Over the space of an hour, she asks me to a concert, an exhibition, and to Dubai, to stay in the Armani Hotel suites in the Burj Khalifa, the tallest tower in the world. ‘You will see, it is amazing.’ Roberta made a brief detour into acting, taking classes at the Actors’ Studio in New York and appearing in an Italian TV adaptation of the life of Jesus as an Old Testament maiden. She did not pursue this career but returned to work for her uncle with a understanding of what makes actors and actresses tick. ‘They are all insecure, like we are. Even the most beautiful. We are all insecure. But Armani is like a second skin. When I wear it I feel safe.’
Of the two royal weddings going head-to-head this year – Prince William and Kate Middleton, and Prince Albert of Monaco and Charlene Wittstock, Roberta admits she is more excited about Monaco. ‘But Charlene is my friend, which makes me biased!’ The two are often spotted together at fashion shows and parties. ‘She is perfect for being a princess. She’s down-to-earth but also clever, determined. She shines in our clothes!’ She giggles breathlessly at the suggestion Armani will make Miss Wittstock’s wedding dress. As for Kate Middleton, ‘she is gorgeous but she will wear a British designer, and I admire her for that.’ If Roberta were dressing her, she would put her in… ‘A beautiful Armani Prive rose de bois [dusky pink] pant suit of handmade shantung silk with straight trouser legs, not flared.’ And underneath the jacket? ‘Nothing! Quite sexy, quite modern.’ The actress Roberta would most like to convert to Armani is Keira Knightley. ‘With her androgynous beauty it would be perfect, but I think she is with… Dior?’ Roberta says, studiedly offhand. It’s Chanel.
Roberta is a wedding expert having helped organise Katie Holmes and Tom Cruise’s ceremony in 2006, in Odescalchi Castle in Bracciano, outside Rome. She even found the venue. ‘Every year on their anniversary they send me flowers. It was a very beautiful wedding, made out of love because they emanate love.’ Once asked if it was better than her own wedding, in Milan in 1997, to the scion of an Italian energy dynasty Angelo Moratti, she responded ‘Oh yes!’, even though Giorgio Armani got up at her wedding and sang O Sole Mio with Bryan Adams, letting his hair down as never before or since. Armani is a stylish enigma to most of the world, but Silvana and Roberta see his soft side. He has just given them ‘a lovely house’ in Switzerland near St. Moritz. They spend time together at his country home on the volcanic island of Pantelleria (‘he loves to have an idea and change the whole décor’) and on his yacht (‘it’s so huge you forget you are at sea’). They all spent Christmas together at his house near Pavia in Broni, surrounded by his beloved animals. ‘Horses, dogs, cats, hens and… how do you say it? Bambis.’

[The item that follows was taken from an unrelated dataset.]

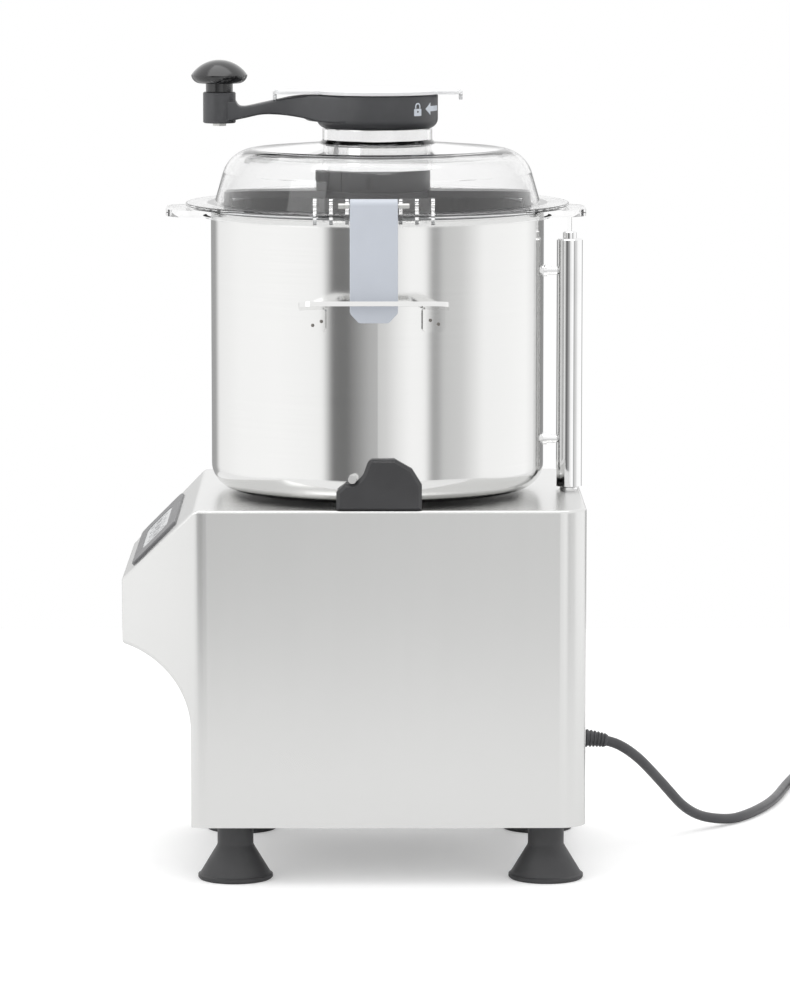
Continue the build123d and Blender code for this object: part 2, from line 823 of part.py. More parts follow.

Roberta’s own marriage did not work. ‘I was reading a book by the Dalai Lama, he was reading a book by Warren Buffett. We learnt from each other – he gave me protection, I gave him spirituality. Now he’s a real supporter of the Dalai Lama. I’m so proud of him.’ Their divorce, after 10 years of marriage, was amicable. Roberta, for her part, is now dating TV favourite, extreme mountain biker Vittorio Brumotti, the man she chose to open a fashion show on his stunt bicycle, a year and half ago. They met in the Armani Caffe and it was a coup de foudre. ‘Yes!’ she cries. ‘Love at first sight. He’s a world champion of extreme bike trails. He goes to the top of buildings on his bicycle. He has a world record. In Sardinia he climbed to the top of a stone 200 metres tall.’ Brumotti uses a demanding-looking back-wheel hopping technique, which must require circus-level fitness, as well as nerves of steel. ‘When he comes home afterwards he’s very Zen, very calm.’ She adds, as if saving the best detail for last, that he is nine years younger than her.
In a life otherwise totally dedicated to Armani – she deals with emails from Tokyo, LA and China all through the night – Roberta surely deserves this extracurricular fun. Though she will still be buried in an Armani/ Casa tomb. ‘Of course!’